▶ **Aim of the task**:
Copy exactly, please, the lines of the data from its start through the line containing "OVERRUN = 1.0 * MM".

▶ **Collected material**:

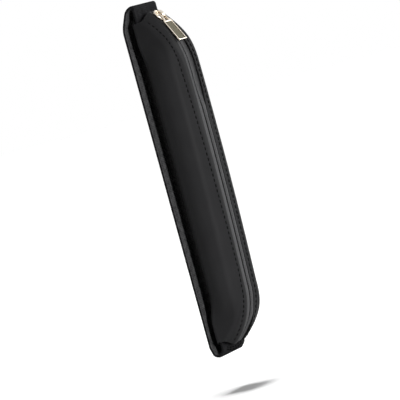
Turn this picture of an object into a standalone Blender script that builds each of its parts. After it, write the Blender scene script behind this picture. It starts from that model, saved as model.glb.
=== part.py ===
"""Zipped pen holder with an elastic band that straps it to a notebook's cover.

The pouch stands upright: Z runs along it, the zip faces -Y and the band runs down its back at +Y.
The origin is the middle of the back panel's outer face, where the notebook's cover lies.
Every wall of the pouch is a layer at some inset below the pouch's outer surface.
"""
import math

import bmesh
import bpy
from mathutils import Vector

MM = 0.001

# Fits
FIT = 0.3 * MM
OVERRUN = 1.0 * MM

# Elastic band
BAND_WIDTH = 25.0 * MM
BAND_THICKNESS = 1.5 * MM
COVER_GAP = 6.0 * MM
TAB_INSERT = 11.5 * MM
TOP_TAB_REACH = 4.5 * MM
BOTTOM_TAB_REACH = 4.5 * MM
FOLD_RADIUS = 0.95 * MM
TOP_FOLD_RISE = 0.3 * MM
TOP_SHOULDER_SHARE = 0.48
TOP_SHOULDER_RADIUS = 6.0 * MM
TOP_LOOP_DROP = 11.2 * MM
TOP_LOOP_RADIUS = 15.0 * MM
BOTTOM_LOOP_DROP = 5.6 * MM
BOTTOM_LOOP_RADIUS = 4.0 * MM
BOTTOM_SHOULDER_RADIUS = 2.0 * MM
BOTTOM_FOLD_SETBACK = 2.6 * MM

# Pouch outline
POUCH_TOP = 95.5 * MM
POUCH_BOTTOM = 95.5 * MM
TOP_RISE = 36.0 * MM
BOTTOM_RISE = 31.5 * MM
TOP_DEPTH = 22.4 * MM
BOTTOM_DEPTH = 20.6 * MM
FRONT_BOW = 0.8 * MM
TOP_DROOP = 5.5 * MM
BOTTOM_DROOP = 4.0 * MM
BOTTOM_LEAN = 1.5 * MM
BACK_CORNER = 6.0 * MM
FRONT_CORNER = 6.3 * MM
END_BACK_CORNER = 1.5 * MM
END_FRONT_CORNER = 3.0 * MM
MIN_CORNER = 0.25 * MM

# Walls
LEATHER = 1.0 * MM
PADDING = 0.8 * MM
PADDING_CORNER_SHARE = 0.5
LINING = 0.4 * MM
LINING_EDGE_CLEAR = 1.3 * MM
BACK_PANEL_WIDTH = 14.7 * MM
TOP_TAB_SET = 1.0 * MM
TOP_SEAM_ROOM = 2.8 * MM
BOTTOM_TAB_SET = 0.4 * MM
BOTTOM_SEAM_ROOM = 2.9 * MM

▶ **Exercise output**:
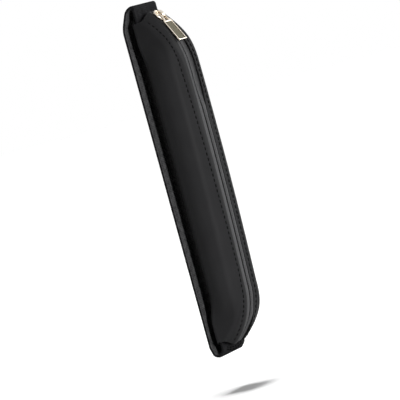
Turn this picture of an object into a standalone Blender script that builds each of its parts. After it, write the Blender scene script behind this picture. It starts from that model, saved as model.glb.
=== part.py ===
"""Zipped pen holder with an elastic band that straps it to a notebook's cover.

The pouch stands upright: Z runs along it, the zip faces -Y and the band runs down its back at +Y.
The origin is the middle of the back panel's outer face, where the notebook's cover lies.
Every wall of the pouch is a layer at some inset below the pouch's outer surface.
"""
import math

import bmesh
import bpy
from mathutils import Vector

MM = 0.001

# Fits
FIT = 0.3 * MM
OVERRUN = 1.0 * MM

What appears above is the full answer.